(SUPPLIED MATERIAL):

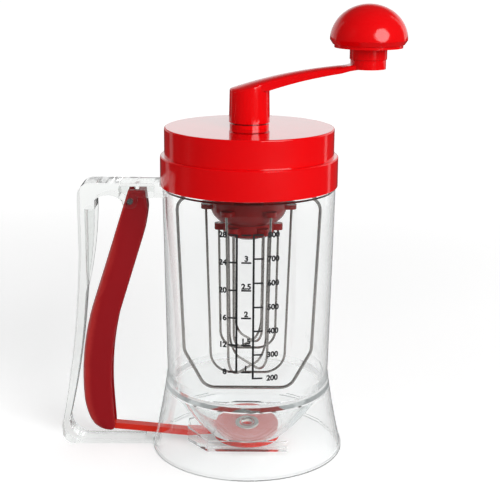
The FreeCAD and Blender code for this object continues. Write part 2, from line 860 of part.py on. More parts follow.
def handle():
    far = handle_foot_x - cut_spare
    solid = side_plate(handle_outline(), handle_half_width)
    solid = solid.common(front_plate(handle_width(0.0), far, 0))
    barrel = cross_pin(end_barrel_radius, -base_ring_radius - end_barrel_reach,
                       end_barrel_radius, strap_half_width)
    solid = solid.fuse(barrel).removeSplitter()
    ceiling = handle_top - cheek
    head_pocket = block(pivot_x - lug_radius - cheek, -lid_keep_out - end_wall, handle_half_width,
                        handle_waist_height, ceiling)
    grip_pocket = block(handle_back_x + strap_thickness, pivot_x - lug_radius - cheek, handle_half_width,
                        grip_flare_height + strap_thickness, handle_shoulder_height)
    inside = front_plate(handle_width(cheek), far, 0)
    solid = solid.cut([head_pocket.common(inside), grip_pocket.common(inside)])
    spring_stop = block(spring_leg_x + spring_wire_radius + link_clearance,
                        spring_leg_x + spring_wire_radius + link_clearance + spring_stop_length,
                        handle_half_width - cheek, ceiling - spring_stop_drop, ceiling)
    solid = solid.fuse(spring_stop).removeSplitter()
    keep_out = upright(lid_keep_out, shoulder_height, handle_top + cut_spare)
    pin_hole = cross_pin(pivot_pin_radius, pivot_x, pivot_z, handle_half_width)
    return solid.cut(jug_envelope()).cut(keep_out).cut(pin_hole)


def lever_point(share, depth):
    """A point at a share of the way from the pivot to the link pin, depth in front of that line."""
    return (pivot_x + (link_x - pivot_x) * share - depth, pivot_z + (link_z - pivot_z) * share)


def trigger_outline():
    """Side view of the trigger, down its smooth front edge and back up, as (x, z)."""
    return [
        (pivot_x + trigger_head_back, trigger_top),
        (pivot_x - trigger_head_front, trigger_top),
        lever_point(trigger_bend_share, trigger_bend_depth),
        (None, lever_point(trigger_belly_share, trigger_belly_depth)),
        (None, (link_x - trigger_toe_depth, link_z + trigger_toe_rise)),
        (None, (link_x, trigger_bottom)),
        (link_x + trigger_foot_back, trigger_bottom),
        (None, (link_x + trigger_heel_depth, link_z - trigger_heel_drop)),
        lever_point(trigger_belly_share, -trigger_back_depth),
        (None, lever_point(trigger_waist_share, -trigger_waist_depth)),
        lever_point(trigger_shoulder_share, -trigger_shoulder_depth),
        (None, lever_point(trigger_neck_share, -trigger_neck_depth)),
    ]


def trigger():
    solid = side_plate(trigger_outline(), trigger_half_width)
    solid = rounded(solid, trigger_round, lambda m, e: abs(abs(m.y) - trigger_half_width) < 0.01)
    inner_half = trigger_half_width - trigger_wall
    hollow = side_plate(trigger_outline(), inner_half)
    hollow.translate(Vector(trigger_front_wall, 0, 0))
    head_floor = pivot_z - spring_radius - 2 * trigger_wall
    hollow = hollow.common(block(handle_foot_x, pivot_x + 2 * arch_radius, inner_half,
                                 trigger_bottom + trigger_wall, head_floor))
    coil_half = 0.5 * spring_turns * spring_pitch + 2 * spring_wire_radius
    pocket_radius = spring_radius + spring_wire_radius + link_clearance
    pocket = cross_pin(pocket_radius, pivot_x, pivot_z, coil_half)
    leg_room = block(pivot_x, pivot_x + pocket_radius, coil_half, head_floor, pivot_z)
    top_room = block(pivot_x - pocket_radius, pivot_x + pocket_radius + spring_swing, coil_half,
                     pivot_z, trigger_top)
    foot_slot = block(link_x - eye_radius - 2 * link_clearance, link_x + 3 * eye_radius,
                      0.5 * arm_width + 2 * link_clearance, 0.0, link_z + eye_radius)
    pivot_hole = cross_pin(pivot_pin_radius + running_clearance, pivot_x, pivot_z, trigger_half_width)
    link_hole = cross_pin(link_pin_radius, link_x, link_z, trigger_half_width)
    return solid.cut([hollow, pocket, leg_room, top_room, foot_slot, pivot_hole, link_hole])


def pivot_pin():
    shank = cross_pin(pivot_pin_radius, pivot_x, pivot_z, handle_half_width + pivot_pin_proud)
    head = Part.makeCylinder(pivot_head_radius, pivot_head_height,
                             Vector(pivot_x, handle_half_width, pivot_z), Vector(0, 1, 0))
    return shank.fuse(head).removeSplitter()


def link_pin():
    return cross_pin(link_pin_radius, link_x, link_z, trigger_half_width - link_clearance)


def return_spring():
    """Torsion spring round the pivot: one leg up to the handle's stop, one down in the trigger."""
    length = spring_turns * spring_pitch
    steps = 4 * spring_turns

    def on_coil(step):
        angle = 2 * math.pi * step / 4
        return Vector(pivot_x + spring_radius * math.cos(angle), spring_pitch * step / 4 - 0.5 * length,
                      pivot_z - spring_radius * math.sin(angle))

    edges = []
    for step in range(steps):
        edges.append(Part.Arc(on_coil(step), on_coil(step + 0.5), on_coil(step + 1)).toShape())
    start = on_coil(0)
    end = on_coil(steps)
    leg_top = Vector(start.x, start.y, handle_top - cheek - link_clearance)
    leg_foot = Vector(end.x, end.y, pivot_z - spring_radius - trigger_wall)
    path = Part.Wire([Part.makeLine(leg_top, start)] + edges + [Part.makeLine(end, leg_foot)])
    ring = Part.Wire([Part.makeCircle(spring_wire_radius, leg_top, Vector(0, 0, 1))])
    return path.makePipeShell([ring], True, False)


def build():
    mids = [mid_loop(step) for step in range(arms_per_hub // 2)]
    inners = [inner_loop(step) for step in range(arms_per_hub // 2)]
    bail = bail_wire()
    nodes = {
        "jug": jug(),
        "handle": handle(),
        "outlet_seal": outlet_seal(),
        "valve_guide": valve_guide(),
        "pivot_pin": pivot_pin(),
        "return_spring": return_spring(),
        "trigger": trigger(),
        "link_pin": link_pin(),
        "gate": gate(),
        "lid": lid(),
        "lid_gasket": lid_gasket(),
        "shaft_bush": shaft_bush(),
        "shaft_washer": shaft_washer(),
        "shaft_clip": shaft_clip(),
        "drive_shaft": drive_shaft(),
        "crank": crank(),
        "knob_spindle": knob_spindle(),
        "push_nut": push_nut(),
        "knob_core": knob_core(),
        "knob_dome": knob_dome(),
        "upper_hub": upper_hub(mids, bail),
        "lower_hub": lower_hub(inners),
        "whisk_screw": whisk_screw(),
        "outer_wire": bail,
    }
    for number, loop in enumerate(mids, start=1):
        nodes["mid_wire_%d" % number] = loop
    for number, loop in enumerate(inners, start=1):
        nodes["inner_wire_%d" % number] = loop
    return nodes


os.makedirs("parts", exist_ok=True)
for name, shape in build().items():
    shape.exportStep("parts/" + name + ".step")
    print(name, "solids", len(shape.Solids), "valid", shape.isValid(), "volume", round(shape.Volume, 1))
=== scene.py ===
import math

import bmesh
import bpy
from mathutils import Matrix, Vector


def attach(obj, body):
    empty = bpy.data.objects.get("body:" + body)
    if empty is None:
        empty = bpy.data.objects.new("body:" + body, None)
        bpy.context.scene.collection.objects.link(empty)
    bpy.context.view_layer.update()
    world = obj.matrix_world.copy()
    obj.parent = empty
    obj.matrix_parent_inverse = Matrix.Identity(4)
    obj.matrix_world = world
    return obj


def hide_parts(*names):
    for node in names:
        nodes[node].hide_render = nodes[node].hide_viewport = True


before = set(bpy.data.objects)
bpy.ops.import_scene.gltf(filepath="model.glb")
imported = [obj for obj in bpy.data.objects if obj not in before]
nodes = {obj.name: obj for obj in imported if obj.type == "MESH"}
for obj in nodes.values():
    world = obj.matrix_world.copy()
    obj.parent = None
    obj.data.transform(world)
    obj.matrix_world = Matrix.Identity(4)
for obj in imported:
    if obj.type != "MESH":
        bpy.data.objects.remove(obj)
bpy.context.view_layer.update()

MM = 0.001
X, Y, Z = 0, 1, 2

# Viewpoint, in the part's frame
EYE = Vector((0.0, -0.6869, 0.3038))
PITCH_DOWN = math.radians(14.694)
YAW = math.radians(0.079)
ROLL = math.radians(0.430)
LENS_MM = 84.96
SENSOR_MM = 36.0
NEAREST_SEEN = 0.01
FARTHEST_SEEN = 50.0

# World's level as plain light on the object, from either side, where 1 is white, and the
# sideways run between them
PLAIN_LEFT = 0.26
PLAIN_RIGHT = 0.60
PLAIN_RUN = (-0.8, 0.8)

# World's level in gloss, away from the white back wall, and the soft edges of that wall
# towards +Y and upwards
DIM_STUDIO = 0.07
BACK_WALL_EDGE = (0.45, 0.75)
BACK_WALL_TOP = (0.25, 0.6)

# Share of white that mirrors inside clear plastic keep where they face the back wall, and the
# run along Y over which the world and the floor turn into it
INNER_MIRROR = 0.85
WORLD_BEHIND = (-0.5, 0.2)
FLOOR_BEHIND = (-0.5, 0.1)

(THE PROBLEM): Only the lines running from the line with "for name, shape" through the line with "BACK_WALL_TOP = (0.25, 0.6)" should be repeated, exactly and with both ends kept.

(FULL ANSWER):
for name, shape in build().items():
    shape.exportStep("parts/" + name + ".step")
    print(name, "solids", len(shape.Solids), "valid", shape.isValid(), "volume", round(shape.Volume, 1))
=== scene.py ===
import math

import bmesh
import bpy
from mathutils import Matrix, Vector


def attach(obj, body):
    empty = bpy.data.objects.get("body:" + body)
    if empty is None:
        empty = bpy.data.objects.new("body:" + body, None)
        bpy.context.scene.collection.objects.link(empty)
    bpy.context.view_layer.update()
    world = obj.matrix_world.copy()
    obj.parent = empty
    obj.matrix_parent_inverse = Matrix.Identity(4)
    obj.matrix_world = world
    return obj


def hide_parts(*names):
    for node in names:
        nodes[node].hide_render = nodes[node].hide_viewport = True


before = set(bpy.data.objects)
bpy.ops.import_scene.gltf(filepath="model.glb")
imported = [obj for obj in bpy.data.objects if obj not in before]
nodes = {obj.name: obj for obj in imported if obj.type == "MESH"}
for obj in nodes.values():
    world = obj.matrix_world.copy()
    obj.parent = None
    obj.data.transform(world)
    obj.matrix_world = Matrix.Identity(4)
for obj in imported:
    if obj.type != "MESH":
        bpy.data.objects.remove(obj)
bpy.context.view_layer.update()

MM = 0.001
X, Y, Z = 0, 1, 2

# Viewpoint, in the part's frame
EYE = Vector((0.0, -0.6869, 0.3038))
PITCH_DOWN = math.radians(14.694)
YAW = math.radians(0.079)
ROLL = math.radians(0.430)
LENS_MM = 84.96
SENSOR_MM = 36.0
NEAREST_SEEN = 0.01
FARTHEST_SEEN = 50.0

# World's level as plain light on the object, from either side, where 1 is white, and the
# sideways run between them
PLAIN_LEFT = 0.26
PLAIN_RIGHT = 0.60
PLAIN_RUN = (-0.8, 0.8)

# World's level in gloss, away from the white back wall, and the soft edges of that wall
# towards +Y and upwards
DIM_STUDIO = 0.07
BACK_WALL_EDGE = (0.45, 0.75)
BACK_WALL_TOP = (0.25, 0.6)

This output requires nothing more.